Two-time Commonwealth champion believes next year’s Games will make their mark on and off the track as the search for volunteers begins
The city of Birmingham, and the Commonwealth Games, have had a huge impact on Colin Jackson’s life. The former 110m hurdles world record-holder first announced himself in senior athletics when winning silver during the Edinburgh Games back in 1986, while he then brought an end to his remarkable career in the West Midlands at the World Indoor Championships of 2003.
With a little over a year to go, the two-time Commonwealth champion can see the Birmingham 2022 Games providing the very real opportunity to change the lives not just of the athletes who will compete, but also the 13,000-strong army of volunteers who will help to make sure the show goes on.

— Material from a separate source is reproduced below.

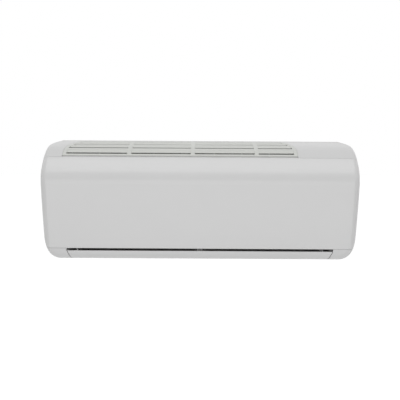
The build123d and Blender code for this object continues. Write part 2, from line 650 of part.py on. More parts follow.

Jackson was speaking as the volunteer application process opened this week and the subject of the Commonwealth Games allowed him to look forward to what he expects to be a fantastic occasion next summer, but also cast a glance back at how the event helped set him on his way towards global success.
“It was really my announcement into senior athletics,” recalls the former world champion of his appearance at Meadowbank Stadium 35 years ago. “I had won the World Junior Championships about 10 days before I went to the Commonwealth Games so people had seen me run in a junior field but there’s always that question of: ‘Okay, he’s great in the juniors but can he do it in the senior competition?’.

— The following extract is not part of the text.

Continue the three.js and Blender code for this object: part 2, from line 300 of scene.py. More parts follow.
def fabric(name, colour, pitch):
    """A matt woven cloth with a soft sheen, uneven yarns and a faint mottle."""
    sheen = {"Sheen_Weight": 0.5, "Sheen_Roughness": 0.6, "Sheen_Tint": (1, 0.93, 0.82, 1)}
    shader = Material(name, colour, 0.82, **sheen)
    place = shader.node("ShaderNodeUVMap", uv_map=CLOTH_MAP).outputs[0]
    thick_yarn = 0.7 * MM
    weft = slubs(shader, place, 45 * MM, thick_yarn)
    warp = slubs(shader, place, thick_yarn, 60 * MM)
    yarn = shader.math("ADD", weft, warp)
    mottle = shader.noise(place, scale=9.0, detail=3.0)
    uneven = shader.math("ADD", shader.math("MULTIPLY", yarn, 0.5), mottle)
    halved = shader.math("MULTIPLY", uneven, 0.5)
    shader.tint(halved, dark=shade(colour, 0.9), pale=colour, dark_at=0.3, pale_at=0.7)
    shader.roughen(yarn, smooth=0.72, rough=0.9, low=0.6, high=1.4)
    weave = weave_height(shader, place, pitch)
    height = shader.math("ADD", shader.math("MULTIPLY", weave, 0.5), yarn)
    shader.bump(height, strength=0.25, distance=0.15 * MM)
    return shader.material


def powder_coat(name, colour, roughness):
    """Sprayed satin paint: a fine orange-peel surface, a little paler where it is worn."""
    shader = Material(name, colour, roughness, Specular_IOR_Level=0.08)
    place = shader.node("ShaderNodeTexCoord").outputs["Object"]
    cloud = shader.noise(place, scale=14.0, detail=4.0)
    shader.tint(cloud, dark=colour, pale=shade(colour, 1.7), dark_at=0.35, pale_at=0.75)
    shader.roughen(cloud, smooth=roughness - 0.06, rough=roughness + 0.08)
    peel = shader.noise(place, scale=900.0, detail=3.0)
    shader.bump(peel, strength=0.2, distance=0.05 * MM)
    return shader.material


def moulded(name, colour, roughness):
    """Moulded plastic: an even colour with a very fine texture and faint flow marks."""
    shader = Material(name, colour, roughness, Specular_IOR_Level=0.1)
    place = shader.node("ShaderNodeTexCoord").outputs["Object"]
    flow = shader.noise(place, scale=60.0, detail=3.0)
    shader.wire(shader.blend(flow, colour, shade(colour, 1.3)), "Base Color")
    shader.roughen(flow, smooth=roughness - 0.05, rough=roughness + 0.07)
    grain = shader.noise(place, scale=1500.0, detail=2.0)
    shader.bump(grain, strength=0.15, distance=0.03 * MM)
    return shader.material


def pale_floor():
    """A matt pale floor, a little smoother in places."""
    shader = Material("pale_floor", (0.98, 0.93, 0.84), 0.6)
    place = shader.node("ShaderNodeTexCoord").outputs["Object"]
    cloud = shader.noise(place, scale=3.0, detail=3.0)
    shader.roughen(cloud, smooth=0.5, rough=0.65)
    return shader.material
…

“I remember [former Olympic champion] Mark McKoy, who was the defending champion at the time when he kind of first stumbled upon me. At the time he was like: ‘Okay, I read about this kid but is he really any good? Well I pushed him quite closely and then he was like: ‘Okay, he’s the real deal’.
“So you can see that the Commonwealth Games gave me a really great platform to really boost my career.”
Jackson believes there is still a real desire among the athletics community to be a Commonwealth champion and insists the rare opportunity for British athletes to compete for England, Wales, Scotland or Northern Ireland adds a powerful extra dimension on an off the track.
“What tends to happen is that you get mums, dads, nans, aunties who will take the trip because it’s the home games,” he says. “It’s one of the few opportunities where you can see your family members at really close quarters in a championship situation so I think it’s going to be a popular championships here in the UK.”
The work of the volunteers, who have been a huge feature of recent major events on British shores, will add to that popularity. The “Games Makers” of the 2012 London Olympics created a momentum which carried into the Glasgow Commonwealth Games two years later and, as Jackson points out, it’s those who willingly give up their time who tend to set the tone.
“It’s one of the things that Britain is recognised across the world for – we’re always celebrated for our volunteering skills,” he says. “Right now, if you go into vaccine centres, you’ll see the volunteers there just putting their time and effort into making it a nice time for you and I feel that exactly the same thing will happen for Birmingham.
“It’s a target of 13,000 people we’re looking at [for volunteering], and that’s people from across the world. We also want people locally, because we want people to have a sense of: this is Birmingham. Birmingham and the West Midlands has got one of the most diverse communities in the country.
“Literally everybody in the Commonwealth will be represented in the West Midlands. You add to that the fact that the volunteers are there because they want to do it, so they enjoy it and they create an ambience of ‘we’re having a good time, it is the friendly games and we’re going to make the friendly games outstanding’.”
The athletics action in Birmingham will centre around Alexander Stadium, which is currently being rebuilt for the occasion, and there’s a part of Jackson wishing that he could lace up his spikes and join in again.
“Alexander Stadium has got so many incredible memories for me,” he says. “It’s first place I went under 13 seconds, and beat Roger Kingdom on home turf, which was just brilliant to do.
“As for the city, I retired here at the world indoors, and the city gave me a beautiful, beautiful presentation. I had this massive card which was signed by all the volunteers and the officials and that’s in the cupboard with my medals. It stands behind them all and it’s just an incredible memory of my career.
“Birmingham is very much close to me and my athletic career as well.”